▶ What is expected
From the listing below, pull out the lines that hold "item".
---+---
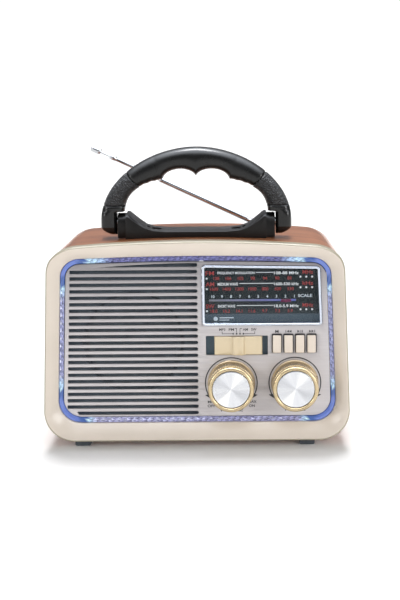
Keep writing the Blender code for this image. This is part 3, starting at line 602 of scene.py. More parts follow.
def along(points):
    """Distances round a closed outline, and its whole length."""
    total = 0.0
    marks = [0.0]
    for a, b in zip(points, points[1:] + points[:1]):
        total += math.dist(a, b)
        marks.append(total)
    return marks, total


def ring_light(x, z):
    """Colour of the light at a place on the ring, and how much it is cut into facets there."""
    pale = Vector((0.12, 0.185, 0.52))
    deep = Vector((0.05, 0.11, 0.34))
    hot = Vector((0.5, 0.74, 1.0))
    if z > 80.0 and abs(z - 152.0) < 4.5 and abs(x) < 95.0:
        far, start, long_deep, long_hot = 93.0 - abs(x), 0.3, 7.2, 19.0
        body = Vector((0.15, 0.155, 0.36))
    elif z <= 80.0 and abs(z - 22.0) < 4.5 and abs(x) < 95.0:
        far, start, long_deep, long_hot = 93.0 - abs(x), -2.0, 8.5, 5.0
        body = Vector((0.3, 0.3, 0.5))
    else:
        far, start, long_deep, long_hot = (138.0 - z if z > 84.0 else z - 40.0), 0.0, 8.0, 9.0
        body = Vector((0.32, 0.34, 0.55))
    if far < start:
        return pale, 0.0
    if far < start + long_deep:
        return deep, 0.15
    fade = (far - start - long_deep) / long_hot
    if fade < 1.0:
        return hot.lerp(body, fade ** 1.6), 0.5 + 0.5 * fade
    return body, 1.0


def make_ring():
    """Lens ring: a soft profile with prisms along its middle where the light is strongest; the facets of the
    prisms carry painted light and shade and painted glints.
    """
    edge = GAP / RING_WIDTH_SIDE
    shares = (edge, 0.2, 0.5, 0.8, 1.0 - edge)
    depths = (8.2, 7.45, 7.5, 7.95, 8.8)
    pitch, slant, relief = 6.2, 0.12, 0.42
    fine = {"flat": 36, "bend": 10, "upright": 24}
    outer = ring_outline(shares[0], **fine)
    marks, total = along(outer)
    count = int(round(total / pitch)) * 2
    lanes = [ring_outline(s, **fine) for s in shares]

    def spot(lane, distance):
        distance = distance % total
        index = 0
        while marks[index + 1] < distance:
            index += 1
        t = (distance - marks[index]) / max(1e-6, marks[index + 1] - marks[index])
        return between(lanes[lane][index], lanes[lane][(index + 1) % len(outer)], t)

    bm = bmesh.new()
    rows = []
    colours = {}
    for k in range(count):
        distance = total * k / count
        row = []
        for lane in range(5):
            slide = (lane - 2) * pitch * slant
            x, z = spot(lane, distance + slide)
            colour, cut = ring_light(x, z)
            y = depths[lane]
            if 0 < lane < 4:
                up = 1.0 if (k + (lane == 2)) % 2 else -1.0
                y -= relief * cut * up
                # Painted facet light and shade: raised facets take a lighter copy of the light, sunk ones a
                # darker copy.
                painted_facet_light = 1.0 + 0.8 * cut * up * (1.0 if lane == 2 else 0.6)
            else:
                # Painted shade: the edge lanes are darker where the ring is cut into facets.
                painted_facet_light = 1.0 - 0.25 * cut
            vert = bm.verts.new(place(x, y, z))
            colours[vert] = (colour * painted_facet_light, cut)
            row.append(vert)
        for lane in (4, 0):
            x, z = spot(lane, distance)
            vert = bm.verts.new(place(x, RING_BACK, z))
            colours[vert] = (colours[row[0]][0] * 0.6, 0.0)
            row.append(vert)
        rows.append(row)
    layer = bm.loops.layers.float_color.new("glow")
    for k in range(count):
        here = rows[k]
        there = rows[(k + 1) % count]
        for lane in range(7):
            other = (lane + 1) % 7
            quad = (here[lane], here[other], there[other], there[lane])
            cut = min(colours[v][1] for v in quad)
            if lane < 4 and cut > 0.3:
                triples = ((0, 1, 2), (0, 2, 3)) if (k + lane) % 2 else ((0, 1, 3), (1, 2, 3))
            else:
                triples = ((0, 1, 2, 3),)
            for corners in triples:
                face = bm.faces.new([quad[c] for c in corners])
                mean = sum((colours[vert][0] for vert in face.verts), Vector((0, 0, 0))) / len(corners)
                # Painted glints: each triangle's light is made brighter or dimmer by a fixed turn.
                painted_glint = 1.0
                if len(corners) == 3:
                    turn = (k * 5 + lane * 3 + corners[1] * 2) % 7
                    painted_glint = 0.5 + 0.18 * turn
                for loop_ in face.loops:
                    c = (mean if len(corners) == 3 else colours[loop_.vert][0]) * painted_glint
                    loop_[layer] = (min(1.0, c.x), min(1.0, c.y), min(1.0, c.z), 1.0)
    bmesh.ops.recalc_face_normals(bm, faces=bm.faces)
    item = mesh_object("light_ring_fine", bm, GLOW)
    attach(item, "case")
    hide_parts("light_ring")


# ---------------------------------------------------------------- front plate, dial and print

SLOT_COUNT, SLOT_PITCH, SLOT_HEIGHT, SLOT_TOP_Z = 24, 5.17, 2.8, 146.4
SLOT_RIGHT, SLOT_LEFT_TOP, SLOT_LEFT_LEAN = 1.2, 99.2, 0.0375
SWITCH_WELL = (7.4, 56.3, 74.1, 89.6)
BUTTON_X = (63.5, 72.6, 81.7, 90.8)
BUTTON_SIZE = (6.7, 14.2)
BUTTON_Z = 83.3
KNOB_X = {"volume": 27.2, "tuning": 77.6}
KNOB_Z, KNOB_RADIUS, KNOB_FRONT = 51.4, 18.0, -13.5
PANEL_DEPTHS, COVER_DEPTHS = (8.6, 10.6), (103.0, 106.8)
DIAL_PRINT_Y, PANEL_PRINT_Y = 13.24, 8.56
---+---
▶ The reply
    item = mesh_object("light_ring_fine", bm, GLOW)
    attach(item, "case")